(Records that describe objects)
-- begin --

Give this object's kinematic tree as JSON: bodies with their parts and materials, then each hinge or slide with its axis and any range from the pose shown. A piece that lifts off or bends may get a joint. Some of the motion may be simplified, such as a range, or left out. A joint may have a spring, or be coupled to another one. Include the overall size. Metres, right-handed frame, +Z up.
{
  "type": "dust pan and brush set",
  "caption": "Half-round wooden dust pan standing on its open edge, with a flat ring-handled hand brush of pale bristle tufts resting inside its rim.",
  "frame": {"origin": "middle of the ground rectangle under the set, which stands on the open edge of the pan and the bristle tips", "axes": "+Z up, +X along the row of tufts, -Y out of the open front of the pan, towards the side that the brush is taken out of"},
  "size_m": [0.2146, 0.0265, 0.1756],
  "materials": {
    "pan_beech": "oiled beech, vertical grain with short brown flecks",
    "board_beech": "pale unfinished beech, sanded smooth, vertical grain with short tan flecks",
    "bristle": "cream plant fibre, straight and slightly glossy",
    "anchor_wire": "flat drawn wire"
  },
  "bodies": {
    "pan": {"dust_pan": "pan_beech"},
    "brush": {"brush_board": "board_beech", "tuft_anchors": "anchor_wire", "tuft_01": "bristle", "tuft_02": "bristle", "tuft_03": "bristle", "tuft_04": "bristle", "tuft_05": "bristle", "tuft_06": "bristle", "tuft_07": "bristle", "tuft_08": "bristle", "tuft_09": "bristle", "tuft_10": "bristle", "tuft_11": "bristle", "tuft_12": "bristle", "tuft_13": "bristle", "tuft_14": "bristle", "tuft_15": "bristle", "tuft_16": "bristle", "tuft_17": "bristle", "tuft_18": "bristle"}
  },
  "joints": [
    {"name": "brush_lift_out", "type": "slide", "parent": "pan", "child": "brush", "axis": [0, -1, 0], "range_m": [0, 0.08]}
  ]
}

-- end --
-- begin --

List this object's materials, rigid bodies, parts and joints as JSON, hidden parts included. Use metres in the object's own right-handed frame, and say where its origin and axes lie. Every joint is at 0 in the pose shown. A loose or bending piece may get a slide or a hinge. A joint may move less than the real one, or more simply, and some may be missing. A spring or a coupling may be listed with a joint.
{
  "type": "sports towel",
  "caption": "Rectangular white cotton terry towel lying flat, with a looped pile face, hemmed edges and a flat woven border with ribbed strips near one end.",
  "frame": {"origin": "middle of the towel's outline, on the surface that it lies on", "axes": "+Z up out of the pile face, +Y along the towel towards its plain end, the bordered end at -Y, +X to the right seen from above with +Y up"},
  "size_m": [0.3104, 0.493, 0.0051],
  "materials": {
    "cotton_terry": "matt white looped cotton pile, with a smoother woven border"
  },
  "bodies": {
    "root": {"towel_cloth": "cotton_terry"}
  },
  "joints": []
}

-- end --

* _Objective_
Find the lines holding "parts" and list every one.

* _In response_
Give this object's kinematic tree as JSON: bodies with their parts and materials, then each hinge or slide with its axis and any range from the pose shown. A piece that lifts off or bends may get a joint. Some of the motion may be simplified, such as a range, or left out. A joint may have a spring, or be coupled to another one. Include the overall size. Metres, right-handed frame, +Z up.
List this object's materials, rigid bodies, parts and joints as JSON, hidden parts included. Use metres in the object's own right-handed frame, and say where its origin and axes lie. Every joint is at 0 in the pose shown. A loose or bending piece may get a slide or a hinge. A joint may move less than the real one, or more simply, and some may be missing. A spring or a coupling may be listed with a joint.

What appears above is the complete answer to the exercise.